The entire area is given strong yet subtle delineation by a series of ten fifty-foot-long, slightly tapering benches of polished dark gray granite, as elegant in their attenuated simplicity as Minimalist sculpture. They bring to mind the work of Scott Burton, whose monumental pieces of furniture-as-sculpture in stone or metal, a staple of outdoor public art installations during the decade before his death from AIDS in 1989, are now largely and unfortunately forgotten.
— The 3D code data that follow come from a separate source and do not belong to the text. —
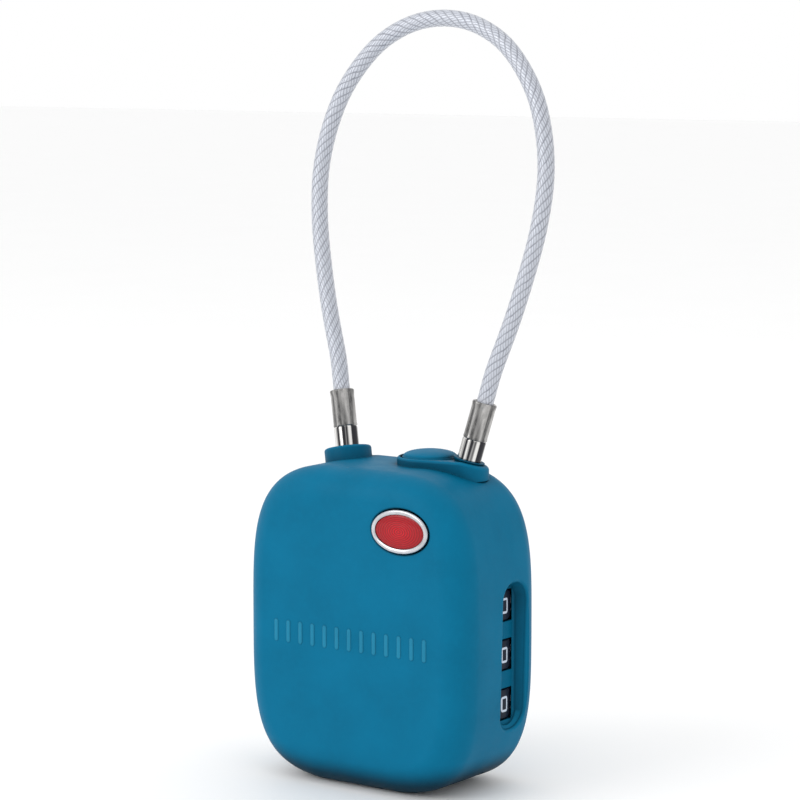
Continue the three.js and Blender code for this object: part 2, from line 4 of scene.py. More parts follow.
import bpy
import numpy as np
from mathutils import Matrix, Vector


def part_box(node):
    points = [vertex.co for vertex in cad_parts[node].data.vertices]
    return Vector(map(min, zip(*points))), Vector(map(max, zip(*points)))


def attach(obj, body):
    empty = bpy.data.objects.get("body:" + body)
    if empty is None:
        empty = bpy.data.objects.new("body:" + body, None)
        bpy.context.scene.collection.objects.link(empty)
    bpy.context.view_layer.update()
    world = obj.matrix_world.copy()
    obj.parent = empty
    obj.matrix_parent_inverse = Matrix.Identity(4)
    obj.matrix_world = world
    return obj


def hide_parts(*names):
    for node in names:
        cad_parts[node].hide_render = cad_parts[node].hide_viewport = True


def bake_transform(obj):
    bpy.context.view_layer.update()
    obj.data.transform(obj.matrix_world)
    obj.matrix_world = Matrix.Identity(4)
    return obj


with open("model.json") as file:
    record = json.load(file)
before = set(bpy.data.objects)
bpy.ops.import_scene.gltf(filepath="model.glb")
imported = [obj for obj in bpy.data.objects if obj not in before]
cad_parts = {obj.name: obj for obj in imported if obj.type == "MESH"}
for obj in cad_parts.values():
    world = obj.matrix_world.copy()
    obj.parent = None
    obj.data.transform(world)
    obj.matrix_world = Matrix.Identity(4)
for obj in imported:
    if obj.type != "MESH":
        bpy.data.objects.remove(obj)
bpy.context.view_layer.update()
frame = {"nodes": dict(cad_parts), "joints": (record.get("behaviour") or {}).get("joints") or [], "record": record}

MM = 0.001
JOINT = {joint["name"]: joint for joint in frame["joints"]}

# ---- driving dimensions, as in the CAD part, except that the cable is 0.025 mm less in radius -----
MIDDLE_X = -0.35 * MM
HALF_X = 20.4 * MM
SIDE_X = MIDDLE_X + HALF_X
HALF_Y = 10.5 * MM
HEIGHT = 47.8 * MM
SQUARENESS = 3.65
BASE_FLAT_CUT = 0.15 * MM
EDGE_FILLET = 4.4 * MM
WALL = 1.8 * MM
SEAM_Y = 8.8 * MM
GAP = 0.3 * MM
FRONT_INSIDE_Y = -HALF_Y + WALL
COVER_INSIDE_Y = 9.2 * MM

LOOP_Y = 3.5 * MM
LOOP_FOOT_Z = 47.4 * MM
LOOP_LEAN = math.radians(8)
LOOP_FOOT_X = 10.9 * MM
FERRULE_SPLAY = math.radians(13)
FERRULE_TOP = 10.5 * MM
CRIMP_FOOT = 4.9 * MM
CRIMP_RADIUS = 1.9 * MM
PIN_RADIUS = 1.75 * MM
SOCKET_RADIUS = 2.1 * MM
COLLAR_HEIGHT = 1.35 * MM
CAPTIVE_COLLAR_HEIGHT = 1.65 * MM
CAPTIVE_COLLAR_RADIUS = 3.6 * MM
CABLE_RADIUS = 1.275 * MM
CABLE_ENTRY = 1.5 * MM

AXLE = Vector(JOINT["middle_dial_turn"]["pos_m"])
DIAL_PITCH = JOINT["top_dial_turn"]["pos_m"][2] - AXLE.z
DIAL_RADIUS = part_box("dial_middle")[1].x - AXLE.x
DIAL_HALF_HEIGHT = 2.2 * MM
DIAL_NAMES = ("bottom", "middle", "top")
DIAL_COUNT = 10
WINDOW_FLOOR_X = 17.95 * MM

BUTTON_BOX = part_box("release_button")
BUTTON_TOP = BUTTON_BOX[1].z
BUTTON = Vector((4.3 * MM, 3.5 * MM, 0))
BUTTON_RADIUS = 4.2 * MM
PLATFORM_TOP = 49.0 * MM
PLATFORM_RADIUS = 4.95 * MM
KEY = Vector((JOINT["key_turn"]["pos_m"][0], JOINT["key_turn"]["pos_m"][1], 0))
KEY_RADIUS = 3.2 * MM
BADGE_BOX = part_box("badge_bezel")
BADGE = (BADGE_BOX[0] + BADGE_BOX[1]) / 2


# ---- camera, light and floor ---------------------------------------------------------------------
CAMERA_AT = Vector((0.26099, -0.35743, 0.11175))
CAMERA_AZIMUTH = math.radians(36)
CAMERA_TILT = math.radians(7)
FOCAL_MM = 134.7


def add_camera():
    data = bpy.data.cameras.new("camera")
    data.lens = FOCAL_MM
    data.sensor_width = 36
    data.clip_start = 0.01
    camera = bpy.data.objects.new("camera", data)
    camera.location = CAMERA_AT
    camera.rotation_euler = (math.pi / 2 - CAMERA_TILT, 0, CAMERA_AZIMUTH)
    bpy.context.scene.collection.objects.link(camera)
    bpy.context.scene.camera = camera


def add_area_light(name, at, target, size, watts, colour=(1, 1, 1)):
    data = bpy.data.lights.new(name, "AREA")
    data.shape = "RECTANGLE"
    data.size, data.size_y = size
    data.energy = watts
    data.color = colour
    light = bpy.data.objects.new(name, data)
    light.location = at
    light.rotation_euler = (Vector(target) - Vector(at)).to_track_quat("-Z", "Y").to_euler()
    bpy.context.scene.collection.objects.link(light)


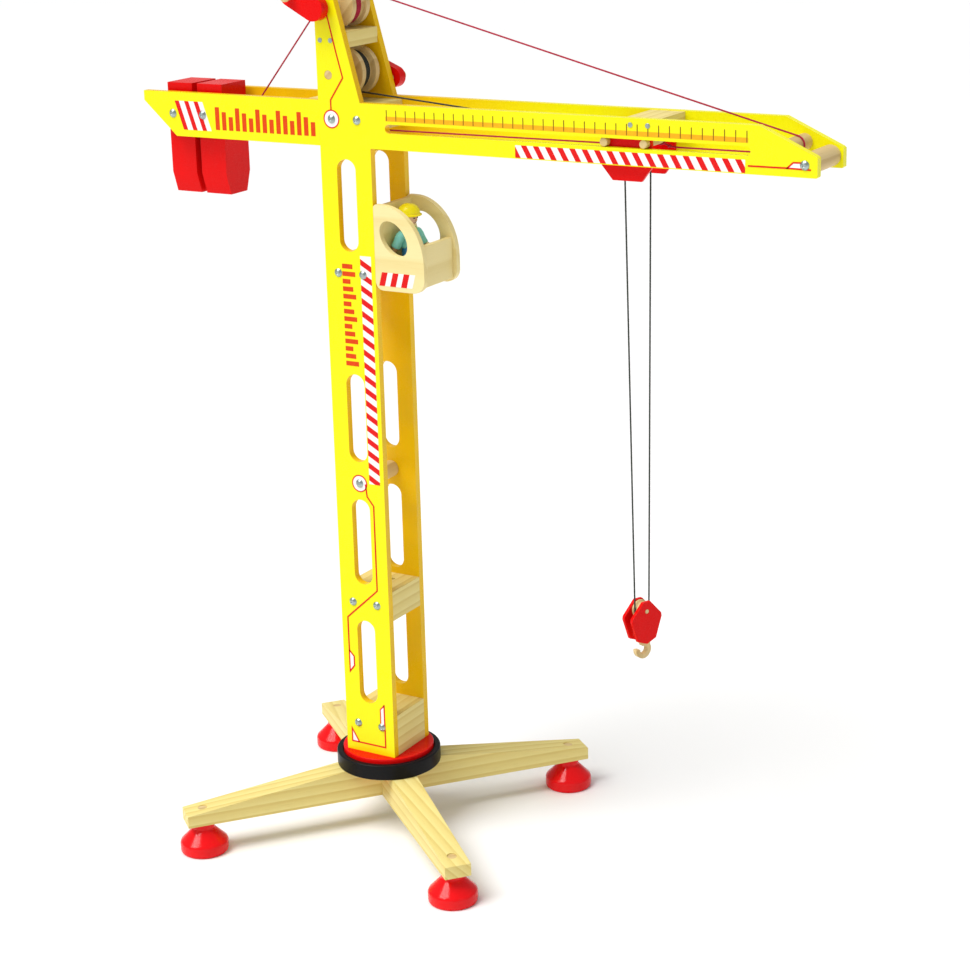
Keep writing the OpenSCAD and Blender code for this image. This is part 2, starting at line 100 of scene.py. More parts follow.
# ---------------------------------------------------------------- materials
class Graph:
    """A short way to write a material's nodes."""

    def __init__(self, name):
        self.material = bpy.data.materials.new(name)
        self.material.use_nodes = True
        self.tree = self.material.node_tree
        self.shader = self.tree.nodes["Principled BSDF"]

    def add(self, kind, inputs=(), **settings):
        node = self.tree.nodes.new("ShaderNode" + kind)
        for key, value in settings.items():
            setattr(node, key, value)
        for key, value in dict(inputs).items():
            if isinstance(value, bpy.types.NodeSocket):
                self.tree.links.new(value, node.inputs[key])
            else:
                node.inputs[key].default_value = value
        return node

    def place(self, scale):
        """Object coordinates, shifted by a different amount on each piece, then scaled."""
        where = self.add("TexCoord").outputs["Object"]
        piece = self.add("ObjectInfo").outputs["Random"]
        shift = self.add("Math", {0: piece, 1: 3.7}, operation="MULTIPLY").outputs[0]
        moved = self.add("VectorMath", {0: where, 1: shift}, operation="ADD").outputs[0]
        return self.add("Mapping", {"Vector": moved, "Scale": scale}).outputs[0]

    def noise(self, scale, detail=3.0, rough=0.55, stretch=(1, 1, 1)):
        return self.add("TexNoise", {
            "Vector": self.place(stretch), "Scale": scale, "Detail": detail,
            "Roughness": rough}).outputs["Fac"]

    def ramp(self, fac, stops, smooth=False):
        node = self.add("ValToRGB", {"Fac": fac})
        node.color_ramp.interpolation = "EASE" if smooth else "LINEAR"
        elements = node.color_ramp.elements
        while len(elements) < len(stops):
            elements.new(0.5)
        for element, (at, colour) in zip(elements, stops):
            element.position = at
            element.color = (*colour, 1) if isinstance(colour, tuple) else (colour,) * 3 + (1,)
        return node.outputs["Color"]

    def mix(self, fac, a, b, blend="MIX"):
        node = self.add("Mix", data_type="RGBA", blend_type=blend)
        for socket, value in zip((node.inputs[0], node.inputs[6], node.inputs[7]), (fac, a, b)):
            if isinstance(value, bpy.types.NodeSocket):
                self.tree.links.new(value, socket)
            else:
                socket.default_value = value if isinstance(value, float) else (*value, 1)
        return node.outputs[2]

    def span(self, fac, low, high, start=0.0, end=1.0):
        return self.add("MapRange", {
            "Value": fac, "From Min": start, "From Max": end,
            "To Min": low, "To Max": high}).outputs[0]

    def math(self, kind, a, b):
        return self.add("Math", {0: a, 1: b}, operation=kind).outputs[0]

    def edges(self, radius):
        """1 along the edges of a piece, 0 on its faces."""
        normal = self.add("NewGeometry").outputs["Normal"]
        soft = self.add("Bevel", {"Radius": radius}, samples=4).outputs[0]
        along = self.add("VectorMath", {0: normal, 1: soft}, operation="DOT_PRODUCT").outputs["Value"]
        return self.span(along, 1.0, 0.0, 0.93, 0.995)

    def bump(self, height, strength, distance):
        node = self.add("Bump", {"Height": height, "Strength": strength, "Distance": distance})
        self.tree.links.new(node.outputs[0], self.shader.inputs["Normal"])

    def finish(self, colour, rough, **constants):
        self.tree.links.new(colour, self.shader.inputs["Base Color"])
        self.tree.links.new(rough, self.shader.inputs["Roughness"])
        for key, value in constants.items():
            self.shader.inputs[key.replace("_", " ")].default_value = value
        return self.material


def darker(colour, by):
    return tuple(c * by for c in colour)


def paint(name, colour, shade, worn, gloss=0.25, coat=0.1, mirror=0.15, outward=0.0, painted_shade_colour=None,
          painted_shade_fade=None):
    """Lacquer on wood: brushed thickness, faint grain beneath, and edges rubbed towards worn.
    Where a piece doesn't face outward along Y, the lacquer goes towards an orange colour: painted shade on
    its edges and inner faces. Given two places along the piece's X, the painted shade weakens between them."""
    g = Graph(name)
    cloud = g.noise(22, 4, 0.6)
    fibre = g.noise(150, 4, 0.6, (9, 1, 1))
    speck = g.noise(900, 2, 0.5)
    base = g.mix(g.span(cloud, 0.0, 0.55, 0.35, 0.75), colour, shade)
    # Painted shade: edges and inner faces, which don't face outward along Y, go towards orange in place of the
    # shade that falls on them, optionally fading out along the piece's X.
    if painted_shade_colour:
        normal = g.add("TexCoord").outputs["Normal"]
        facing = g.math("MULTIPLY", g.add("SeparateXYZ", {0: normal}).outputs["Y"], outward)
        painted_shade_tint = g.mix(g.span(cloud, 0.0, 1.0, 0.35, 0.75), painted_shade_colour, darker(painted_shade_colour, 0.88))
        painted_shade_amount = g.span(facing, 1.0, 0.0, 0.2, 0.8)
        if painted_shade_fade:
            along_x = g.add("SeparateXYZ", {0: g.add("TexCoord").outputs["Object"]}).outputs["X"]
            painted_shade_amount = g.math("MULTIPLY", painted_shade_amount, g.span(along_x, 1.0, 0.0, *painted_shade_fade))
        base = g.mix(painted_shade_amount, base, painted_shade_tint)
    base = g.mix(g.span(fibre, 0.0, 0.35, 0.52, 0.8), base, darker(shade, 0.86))
    rubbed = g.math("MULTIPLY", g.edges(0.0009), g.span(g.noise(170, 3, 0.7), 0.0, 1.0, 0.44, 0.66))
    base = g.mix(rubbed, base, worn)
    rough = g.math("ADD", g.span(cloud, gloss - 0.05, gloss + 0.09, 0.3, 0.7),
                   g.span(speck, -0.03, 0.05, 0.3, 0.7))
    height = g.math("ADD", g.math("MULTIPLY", fibre, 0.6), g.math("MULTIPLY", cloud, 0.8))
    g.bump(g.math("ADD", height, g.math("MULTIPLY", speck, 0.12)), 0.22, 0.0004)
    return g.finish(base, rough, Coat_Weight=coat, Coat_Roughness=0.12, Specular_IOR_Level=mirror)


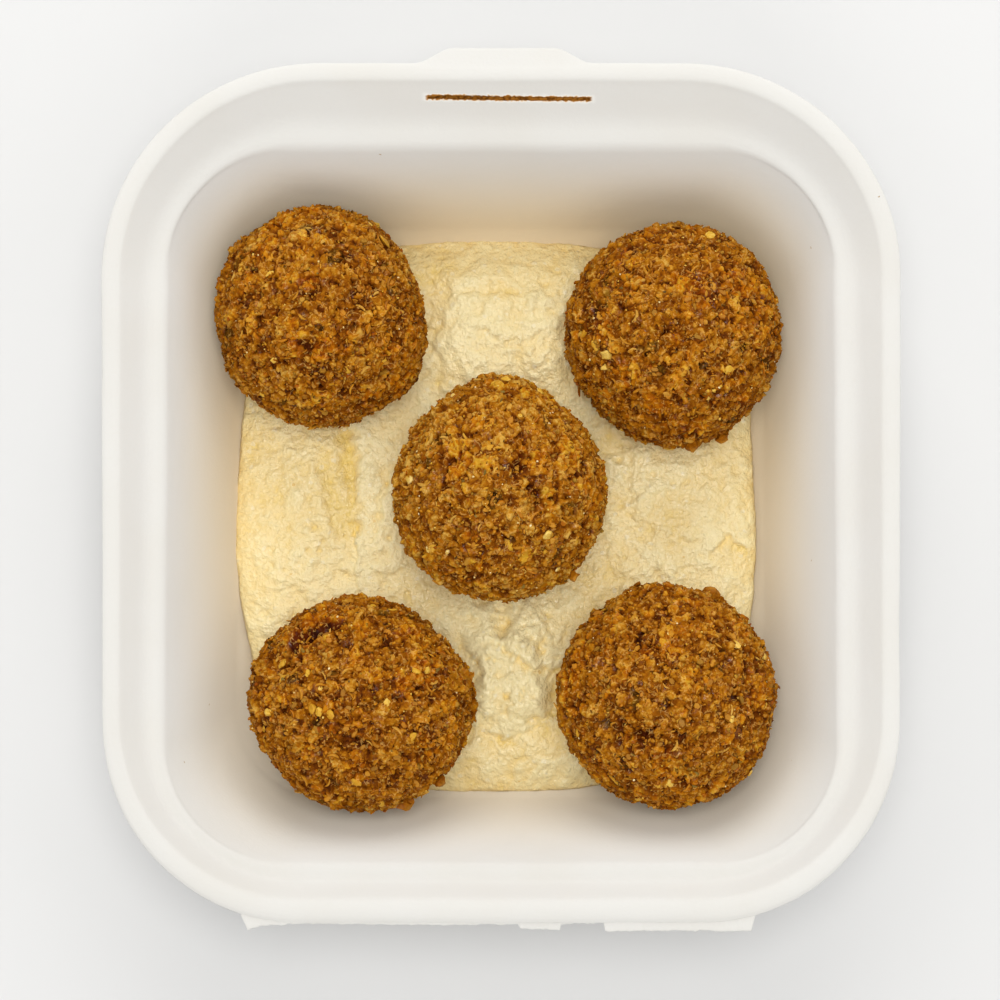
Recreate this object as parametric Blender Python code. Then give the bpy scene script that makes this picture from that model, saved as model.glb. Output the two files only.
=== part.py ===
"""Takeaway box of hummus with five falafel balls.

The box is the base of a hinged moulded-pulp box whose lid has been torn off. Its back flange carries the
lock tab and the slot of the lost lid, and its front flange the torn scraps of the hinge. +X is to the
right, +Y runs to the tab, +Z is up, and the origin is on the table under the middle of the whole.
"""

from math import cos, pi, radians, sin

import bmesh
import bpy
import numpy as np

MM = 0.001

# Driving sizes of the box, in millimetres
BOX_HEIGHT = 44.0
RIM_HALF_X = 76.2
RIM_HALF_Y = 82.25
RIM_TAPER = 0.011
BACK_CORNER_RADIUS = 41.5
FRONT_CORNER_RADIUS = 37.5
WALL = 1.0
FLOOR_TOP = WALL

# The flange falls from a raised lip down a ramp to a shoulder. The lip's points and the ramp's top are given
# as (distance in from the edge, depth below the top). The ramp is widest at the back, for the slot.
LIP = ((0.0, 1.1), (0.9, 1.0), (1.4, 0.4), (2.3, 0.0), (3.3, 0.2))
RAMP_TOP = (3.8, 1.0)
RAMP_FALL = 6.0
RAMP_RUN = {"side": 4.0, "back": 8.2, "front": 2.4}
SHOULDER_RUN = {"side": 1.9, "back": 1.9, "front": 2.9}
SHOULDER_FALL = 0.3
RAMP_STEPS = 4

# Below the shoulder the wall leans inwards and rounds into the floor
MOUTH_ROUNDING = 2.0
DRAFT = radians(20)
FLOOR_FILLET = 8.0
MOUTH_CORNER_RADIUS = 23.0
FOOT_CORNER_RADIUS = 18.0
ROUNDING_STEPS = 3
FILLET_STEPS = 4
CORNER_STEPS = 11
TOUCHING = 0.01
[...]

Apart from providing ample seating for people-watching, the new benches are angled to encourage efficient crowd flow. They are also internally fitted with electricity to provide power for street performers who require amplification, thus eliminating the need for long, hazardous extension cables to surrounding outlets. The benches, along with bollards added at other strategic positions, serve as protective barriers, a not inconsequential factor in designing public spaces in an age of random terrorism.
Alas, just a month after the plaza’s dedication in April, a deranged and drugged driver plowed his car into a group of pedestrians on Seventh Avenue between 42nd and 43rd Streets, killed an eighteen-year-old tourist from Michigan, and injured twenty-two others. As Craig Dykers, a founding partner of Snøhetta, said in a statement issued after the incident, “We wanted to be sure safety measures did not define the public space while also creating highly effective protective features in the most populated areas,” but went on to add that “without these considerations more people would have been affected by this tragedy.”
However, as the Times reported on May 24, Tim Tompkins, president of the Times Square Alliance advocacy group (one of the principal clients, along with the two aforementioned city departments), “asked Snøhetta in recent days to dust off old drawings and make preparations for adding additional barriers of some kind.” This is a challenge that confronts urbanists worldwide now that even the most life-affirming re-imaginings of city life must take into account dark forces, both individual and institutional, that see such accessible and inclusive gathering spots as nothing more than inviting soft targets.